Jadi, antara Islam dan politik ibarat mata uang yang tak dapat dipisahkan satu sama lainnya. Tampak jelas Rasulullah telah mempraktekkan semua itu. Di Madinah beliau telah memerankan banyak aktivitas sebagai kepala negara, mulai dari memutuskan perkara, mengangkat panglima perang, mengatur keuangan, mengirim utusan-utusan diplomatik ke luar negeri. Bahkan masjid Nabawi tidak hanya difungsikan untuk urusan ibadah ritual, tetapi tempat bermusyawarah dalam membicarakan segala urusan rakyat.

Pentingnya penyatuan hubungan Islam dan politik ini dinyatakan oleh imam Ghazali dalam kitabnya: “agama dan kekuasaan adalah dua saudara kembar…agama adalah pondasi dan kekuasaan adalah penjaganya. Segala sesuatu yang tidak berpondasi niscaya akan roboh dan segala sesuatu yang tidak berpenjaga niscaya akan hilang/ musnah.” Imam Ibnu Taimiyah juga menuliskan dalam kitabnya: “jika kekuasaan terpisah dari agama atau jika agama terpisah dari kekuasaan, niscaya keadaan manusia akan rusak.”

Mengubur sekulerisme, ganti dengan syariah

Peradaban sekulerisme di mana agama dipisah dari kehidupan termasuk politik adalah peradaban yang rendah, hanya melahirkan penghambaan kepada dunia dan hal-hal rendah. Allah SWT memerintahkan kepada kita agar tidak menyembah kecuali hanya kepada-Nya, tidak menaati selain Dia dan tidak menyandarkan bantuan kecuali dari Dia.  Allah SWT berfirman: “Maka jika datang kepadamu petunjuk daripada-Ku, lalu barangsiapa yang mengikut petunjuk-Ku, ia tidak akan sesat dan tidak akan celaka. Dan barangsiapa berpaling dari peringatan-Ku, maka sesungguhnya baginya penghidupan yang sempit.” (TQS. Thaha [20]: 123-124)

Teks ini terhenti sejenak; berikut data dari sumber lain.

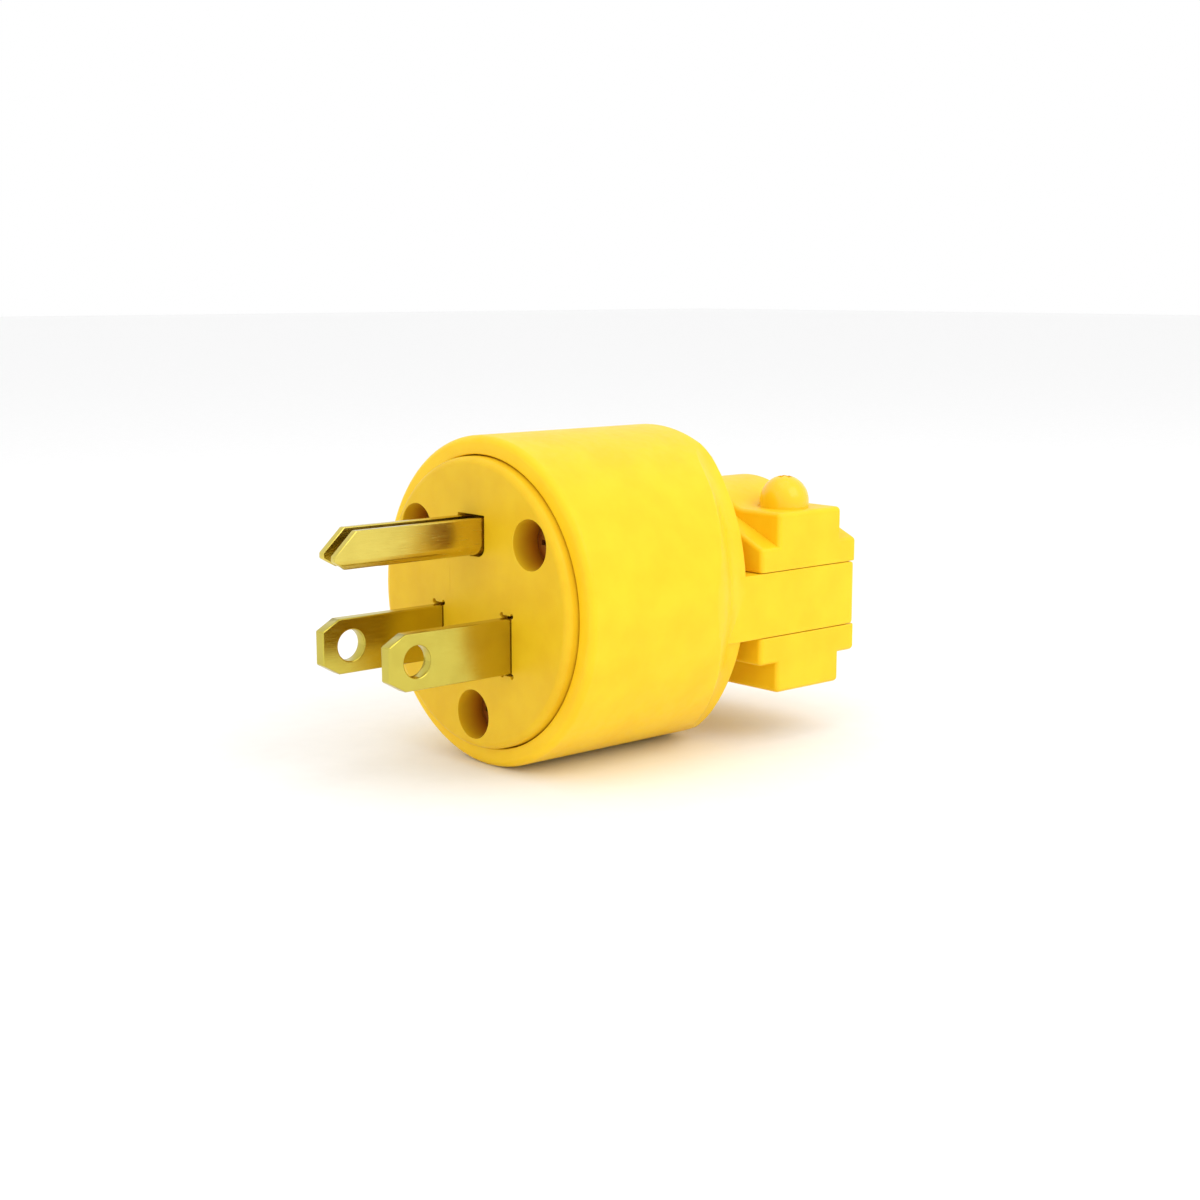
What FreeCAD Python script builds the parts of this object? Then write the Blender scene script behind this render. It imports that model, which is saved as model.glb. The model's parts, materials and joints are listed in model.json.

Sungguh tak mungkin Islam dapat berdampingan dengan sekularisme. Sekularisme menciptakan kerusakan serta menyuburkan kemaksiatan dan pelanggaran terhadap aturan Allah SWT. Sebaliknya, Islam menebarkan rahmat bagi semesta alam. Di sepanjang lintasan sejarahnya yang panjang, khilafah Islam dengan syariahnya mampu menciptakan keadilan dan kesejahteraan global; sanggup mengelola kekayaan pluralitas hingga perbedaan agama dan keyakinan tidak menjatuhkan pemeluknya ke dalam konflik dan permusuhan, semua agama hidup berdampingan dan saling menghormati. Keberhasilan khilafah menciptakan keadilan dan kesejahteraan, juga kemampuannya mengelola keragaman yang ada di wilayahnya dengan syariah Islam, menunjukkan bahwa propaganda miring kelompok sekuler seperti di atas terbantahkan secara sempurna. Sebaliknya, sekulerisme yang menjadi penopang sistem dunia saat ini nyata-nyata menjerumuskan manusia ke lembah penderitaan dan kerusakan. Karena itu  saatnya kita mengubur sekularisme, lalu kita ganti dengan akidah dan syariah Islam.